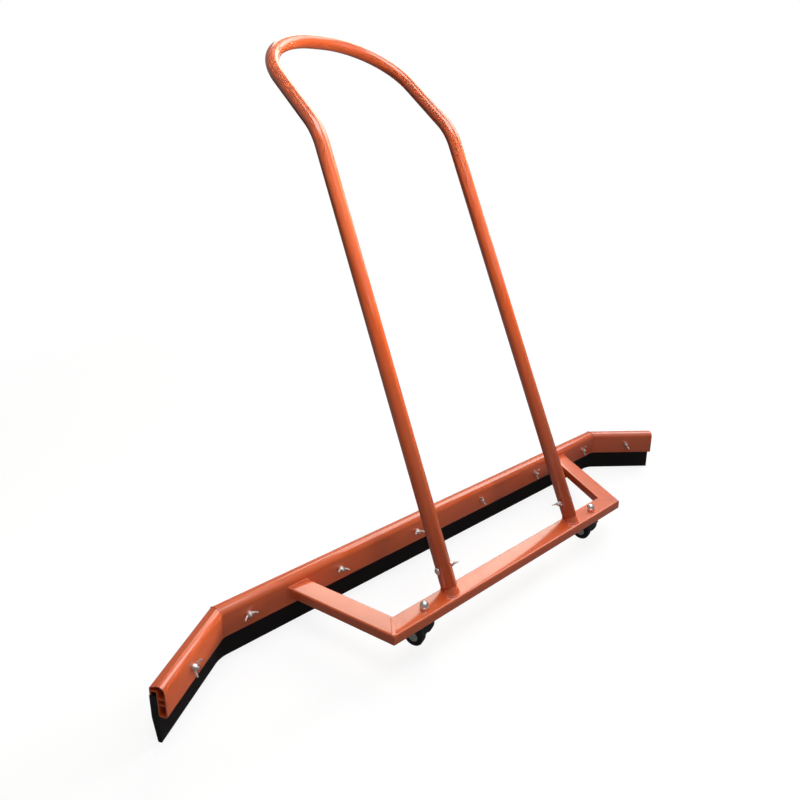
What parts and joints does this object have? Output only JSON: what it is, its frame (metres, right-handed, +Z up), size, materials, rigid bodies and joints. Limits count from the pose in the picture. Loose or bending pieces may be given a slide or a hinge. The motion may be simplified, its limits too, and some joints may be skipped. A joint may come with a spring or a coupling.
{
  "type": "tennis court squeegee",
  "caption": "Wide water squeegee for sports courts: a rubber strip in a rail with two wings bent forward, a tube frame on castors and a bent tube handle.",
  "frame": {"origin": "middle of the rubber strip's lower edge, on the ground it wipes", "axes": "+X along the strip to the user's right hand, +Y back from the castors over the strip towards the handle's top, +Z up"},
  "size_m": [1.4292, 0.7642, 1.1732],
  "materials": {
    "frame_paint": "orange powder coat, satin",
    "strip_rubber": "matte black",
    "fastener_zinc": "bright zinc plate",
    "dome_nut_chrome": "polished",
    "castor_plastic": "black moulded",
    "hub_cap_plastic": "light grey moulded"
  },
  "bodies": {
    "frame": {"rail_main": "frame_paint", "rail_wing_left": "frame_paint", "rail_wing_right": "frame_paint", "rubber_strip": "strip_rubber", "blade_bolt_1": "fastener_zinc", "blade_washer_1": "fastener_zinc", "blade_bolt_2": "fastener_zinc", "blade_washer_2": "fastener_zinc", "blade_bolt_3": "fastener_zinc", "blade_washer_3": "fastener_zinc", "blade_bolt_4": "fastener_zinc", "blade_washer_4": "fastener_zinc", "blade_bolt_5": "fastener_zinc", "blade_washer_5": "fastener_zinc", "blade_bolt_6": "fastener_zinc", "blade_washer_6": "fastener_zinc", "blade_bolt_7": "fastener_zinc", "blade_washer_7": "fastener_zinc", "blade_bolt_8": "fastener_zinc", "blade_washer_8": "fastener_zinc", "wheel_bar": "frame_paint", "side_arm_left": "frame_paint", "side_arm_right": "frame_paint", "handle_tube": "frame_paint", "handle_stub_left": "frame_paint", "handle_bolt_left": "fastener_zinc", "castor_stem_left": "fastener_zinc", "castor_dome_nut_left": "dome_nut_chrome", "handle_stub_right": "frame_paint", "handle_bolt_right": "fastener_zinc", "castor_stem_right": "fastener_zinc", "castor_dome_nut_right": "dome_nut_chrome"},
    "castor_left": {"castor_body_left": "castor_plastic", "castor_axle_left": "fastener_zinc"},
    "wheel_left_a": {"castor_wheel_left_a": "castor_plastic", "wheel_hub_cap_left_a": "hub_cap_plastic"},
    "wheel_left_b": {"castor_wheel_left_b": "castor_plastic", "wheel_hub_cap_left_b": "hub_cap_plastic"},
    "castor_right": {"castor_body_right": "castor_plastic", "castor_axle_right": "fastener_zinc"},
    "wheel_right_a": {"castor_wheel_right_a": "castor_plastic", "wheel_hub_cap_right_a": "hub_cap_plastic"},
    "wheel_right_b": {"castor_wheel_right_b": "castor_plastic", "wheel_hub_cap_right_b": "hub_cap_plastic"},
    "blade_nut_1": {"blade_wing_nut_1": "fastener_zinc"},
    "blade_nut_2": {"blade_wing_nut_2": "fastener_zinc"},
    "blade_nut_3": {"blade_wing_nut_3": "fastener_zinc"},
    "blade_nut_4": {"blade_wing_nut_4": "fastener_zinc"},
    "blade_nut_5": {"blade_wing_nut_5": "fastener_zinc"},
    "blade_nut_6": {"blade_wing_nut_6": "fastener_zinc"},
    "blade_nut_7": {"blade_wing_nut_7": "fastener_zinc"},
    "blade_nut_8": {"blade_wing_nut_8": "fastener_zinc"},
    "handle_nut_left": {"handle_wing_nut_left": "fastener_zinc"},
    "handle_nut_right": {"handle_wing_nut_right": "fastener_zinc"}
  },
  "joints": [
    {"name": "castor_left_swivel", "type": "hinge", "parent": "frame", "child": "castor_left", "pos_m": [-0.256, -0.22345, 0.0731], "axis": [0, 0, 1], "continuous": true},
    {"name": "wheel_left_a_spin", "type": "hinge", "parent": "castor_left", "child": "wheel_left_a", "pos_m": [-0.25975, -0.21418, 0.0466], "axis": [0.9272, 0.3746, 0], "continuous": true},
    {"name": "wheel_left_b_spin", "type": "hinge", "parent": "castor_left", "child": "wheel_left_b", "pos_m": [-0.25975, -0.21418, 0.0466], "axis": [0.9272, 0.3746, 0], "continuous": true},
    {"name": "castor_right_swivel", "type": "hinge", "parent": "frame", "child": "castor_right", "pos_m": [0.256, -0.22345, 0.0731], "axis": [0, 0, 1], "continuous": true},
    {"name": "wheel_right_a_spin", "type": "hinge", "parent": "castor_right", "child": "wheel_right_a", "pos_m": [0.25392, -0.21367, 0.0466], "axis": [0.9781, 0.2079, 0], "continuous": true},
    {"name": "wheel_right_b_spin", "type": "hinge", "parent": "castor_right", "child": "wheel_right_b", "pos_m": [0.25392, -0.21367, 0.0466], "axis": [0.9781, 0.2079, 0], "continuous": true},
    {"name": "blade_nut_1_turn", "type": "hinge", "parent": "frame", "child": "blade_nut_1", "pos_m": [-0.6364, -0.07592, 0.0818], "axis": [0.592, -0.8059, 0], "continuous": true},
    {"name": "blade_nut_2_turn", "type": "hinge", "parent": "frame", "child": "blade_nut_2", "pos_m": [-0.50925, -0.0198, 0.0818], "axis": [0, -1, 0], "continuous": true},
    {"name": "blade_nut_3_turn", "type": "hinge", "parent": "frame", "child": "blade_nut_3", "pos_m": [-0.30555, -0.0198, 0.0818], "axis": [0, -1, 0], "continuous": true},
    {"name": "blade_nut_4_turn", "type": "hinge", "parent": "frame", "child": "blade_nut_4", "pos_m": [-0.10185, -0.0198, 0.0818], "axis": [0, -1, 0], "continuous": true},
    {"name": "blade_nut_5_turn", "type": "hinge", "parent": "frame", "child": "blade_nut_5", "pos_m": [0.10185, -0.0198, 0.0818], "axis": [0, -1, 0], "continuous": true},
    {"name": "blade_nut_6_turn", "type": "hinge", "parent": "frame", "child": "blade_nut_6", "pos_m": [0.30555, -0.0198, 0.0818], "axis": [0, -1, 0], "continuous": true},
    {"name": "blade_nut_7_turn", "type": "hinge", "parent": "frame", "child": "blade_nut_7", "pos_m": [0.50925, -0.0198, 0.0818], "axis": [0, -1, 0], "continuous": true},
    {"name": "blade_nut_8_turn", "type": "hinge", "parent": "frame", "child": "blade_nut_8", "pos_m": [0.6364, -0.07592, 0.0818], "axis": [-0.592, -0.8059, 0], "continuous": true},
    {"name": "handle_nut_left_turn", "type": "hinge", "parent": "frame", "child": "handle_nut_left", "pos_m": [-0.1707, -0.1998, 0.13316], "axis": [1, 0, 0], "continuous": true},
    {"name": "handle_nut_right_turn", "type": "hinge", "parent": "frame", "child": "handle_nut_right", "pos_m": [0.1707, -0.1998, 0.13316], "axis": [-1, 0, 0], "continuous": true}
  ]
}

___

What the task asks: The lines above should be duplicated exactly.

Exercise response:
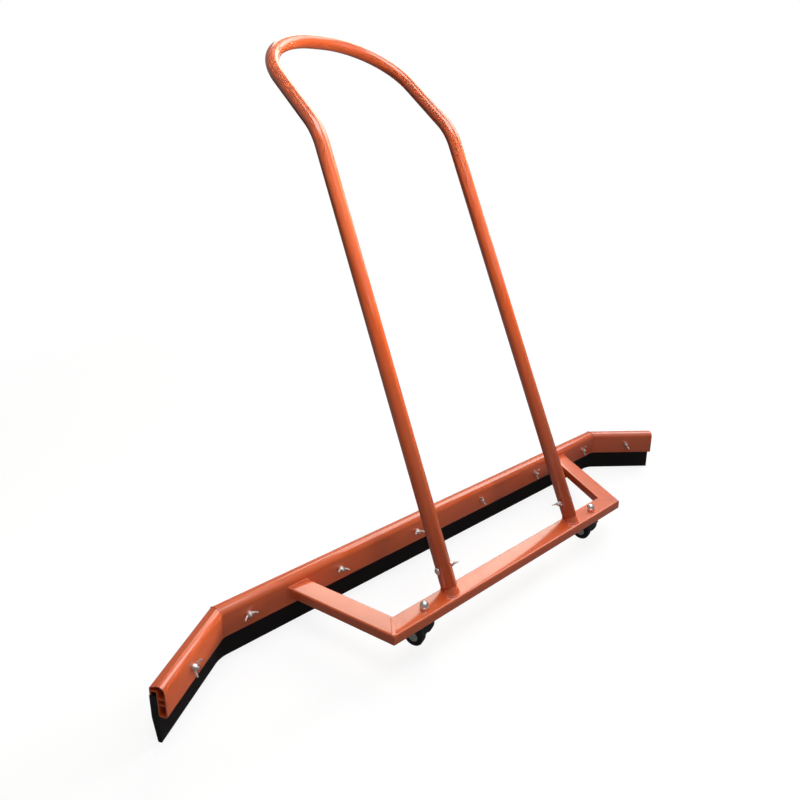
What parts and joints does this object have? Output only JSON: what it is, its frame (metres, right-handed, +Z up), size, materials, rigid bodies and joints. Limits count from the pose in the picture. Loose or bending pieces may be given a slide or a hinge. The motion may be simplified, its limits too, and some joints may be skipped. A joint may come with a spring or a coupling.
{
  "type": "tennis court squeegee",
  "caption": "Wide water squeegee for sports courts: a rubber strip in a rail with two wings bent forward, a tube frame on castors and a bent tube handle.",
  "frame": {"origin": "middle of the rubber strip's lower edge, on the ground it wipes", "axes": "+X along the strip to the user's right hand, +Y back from the castors over the strip towards the handle's top, +Z up"},
  "size_m": [1.4292, 0.7642, 1.1732],
  "materials": {
    "frame_paint": "orange powder coat, satin",
    "strip_rubber": "matte black",
    "fastener_zinc": "bright zinc plate",
    "dome_nut_chrome": "polished",
    "castor_plastic": "black moulded",
    "hub_cap_plastic": "light grey moulded"
  },
  "bodies": {
    "frame": {"rail_main": "frame_paint", "rail_wing_left": "frame_paint", "rail_wing_right": "frame_paint", "rubber_strip": "strip_rubber", "blade_bolt_1": "fastener_zinc", "blade_washer_1": "fastener_zinc", "blade_bolt_2": "fastener_zinc", "blade_washer_2": "fastener_zinc", "blade_bolt_3": "fastener_zinc", "blade_washer_3": "fastener_zinc", "blade_bolt_4": "fastener_zinc", "blade_washer_4": "fastener_zinc", "blade_bolt_5": "fastener_zinc", "blade_washer_5": "fastener_zinc", "blade_bolt_6": "fastener_zinc", "blade_washer_6": "fastener_zinc", "blade_bolt_7": "fastener_zinc", "blade_washer_7": "fastener_zinc", "blade_bolt_8": "fastener_zinc", "blade_washer_8": "fastener_zinc", "wheel_bar": "frame_paint", "side_arm_left": "frame_paint", "side_arm_right": "frame_paint", "handle_tube": "frame_paint", "handle_stub_left": "frame_paint", "handle_bolt_left": "fastener_zinc", "castor_stem_left": "fastener_zinc", "castor_dome_nut_left": "dome_nut_chrome", "handle_stub_right": "frame_paint", "handle_bolt_right": "fastener_zinc", "castor_stem_right": "fastener_zinc", "castor_dome_nut_right": "dome_nut_chrome"},
    "castor_left": {"castor_body_left": "castor_plastic", "castor_axle_left": "fastener_zinc"},
    "wheel_left_a": {"castor_wheel_left_a": "castor_plastic", "wheel_hub_cap_left_a": "hub_cap_plastic"},
    "wheel_left_b": {"castor_wheel_left_b": "castor_plastic", "wheel_hub_cap_left_b": "hub_cap_plastic"},
    "castor_right": {"castor_body_right": "castor_plastic", "castor_axle_right": "fastener_zinc"},
    "wheel_right_a": {"castor_wheel_right_a": "castor_plastic", "wheel_hub_cap_right_a": "hub_cap_plastic"},
    "wheel_right_b": {"castor_wheel_right_b": "castor_plastic", "wheel_hub_cap_right_b": "hub_cap_plastic"},
    "blade_nut_1": {"blade_wing_nut_1": "fastener_zinc"},
    "blade_nut_2": {"blade_wing_nut_2": "fastener_zinc"},
    "blade_nut_3": {"blade_wing_nut_3": "fastener_zinc"},
    "blade_nut_4": {"blade_wing_nut_4": "fastener_zinc"},
    "blade_nut_5": {"blade_wing_nut_5": "fastener_zinc"},
    "blade_nut_6": {"blade_wing_nut_6": "fastener_zinc"},
    "blade_nut_7": {"blade_wing_nut_7": "fastener_zinc"},
    "blade_nut_8": {"blade_wing_nut_8": "fastener_zinc"},
    "handle_nut_left": {"handle_wing_nut_left": "fastener_zinc"},
    "handle_nut_right": {"handle_wing_nut_right": "fastener_zinc"}
  },
  "joints": [
    {"name": "castor_left_swivel", "type": "hinge", "parent": "frame", "child": "castor_left", "pos_m": [-0.256, -0.22345, 0.0731], "axis": [0, 0, 1], "continuous": true},
    {"name": "wheel_left_a_spin", "type": "hinge", "parent": "castor_left", "child": "wheel_left_a", "pos_m": [-0.25975, -0.21418, 0.0466], "axis": [0.9272, 0.3746, 0], "continuous": true},
    {"name": "wheel_left_b_spin", "type": "hinge", "parent": "castor_left", "child": "wheel_left_b", "pos_m": [-0.25975, -0.21418, 0.0466], "axis": [0.9272, 0.3746, 0], "continuous": true},
    {"name": "castor_right_swivel", "type": "hinge", "parent": "frame", "child": "castor_right", "pos_m": [0.256, -0.22345, 0.0731], "axis": [0, 0, 1], "continuous": true},
    {"name": "wheel_right_a_spin", "type": "hinge", "parent": "castor_right", "child": "wheel_right_a", "pos_m": [0.25392, -0.21367, 0.0466], "axis": [0.9781, 0.2079, 0], "continuous": true},
    {"name": "wheel_right_b_spin", "type": "hinge", "parent": "castor_right", "child": "wheel_right_b", "pos_m": [0.25392, -0.21367, 0.0466], "axis": [0.9781, 0.2079, 0], "continuous": true},
    {"name": "blade_nut_1_turn", "type": "hinge", "parent": "frame", "child": "blade_nut_1", "pos_m": [-0.6364, -0.07592, 0.0818], "axis": [0.592, -0.8059, 0], "continuous": true},
    {"name": "blade_nut_2_turn", "type": "hinge", "parent": "frame", "child": "blade_nut_2", "pos_m": [-0.50925, -0.0198, 0.0818], "axis": [0, -1, 0], "continuous": true},
    {"name": "blade_nut_3_turn", "type": "hinge", "parent": "frame", "child": "blade_nut_3", "pos_m": [-0.30555, -0.0198, 0.0818], "axis": [0, -1, 0], "continuous": true},
    {"name": "blade_nut_4_turn", "type": "hinge", "parent": "frame", "child": "blade_nut_4", "pos_m": [-0.10185, -0.0198, 0.0818], "axis": [0, -1, 0], "continuous": true},
    {"name": "blade_nut_5_turn", "type": "hinge", "parent": "frame", "child": "blade_nut_5", "pos_m": [0.10185, -0.0198, 0.0818], "axis": [0, -1, 0], "continuous": true},
    {"name": "blade_nut_6_turn", "type": "hinge", "parent": "frame", "child": "blade_nut_6", "pos_m": [0.30555, -0.0198, 0.0818], "axis": [0, -1, 0], "continuous": true},
    {"name": "blade_nut_7_turn", "type": "hinge", "parent": "frame", "child": "blade_nut_7", "pos_m": [0.50925, -0.0198, 0.0818], "axis": [0, -1, 0], "continuous": true},
    {"name": "blade_nut_8_turn", "type": "hinge", "parent": "frame", "child": "blade_nut_8", "pos_m": [0.6364, -0.07592, 0.0818], "axis": [-0.592, -0.8059, 0], "continuous": true},
    {"name": "handle_nut_left_turn", "type": "hinge", "parent": "frame", "child": "handle_nut_left", "pos_m": [-0.1707, -0.1998, 0.13316], "axis": [1, 0, 0], "continuous": true},
    {"name": "handle_nut_right_turn", "type": "hinge", "parent": "frame", "child": "handle_nut_right", "pos_m": [0.1707, -0.1998, 0.13316], "axis": [-1, 0, 0], "continuous": true}
  ]
}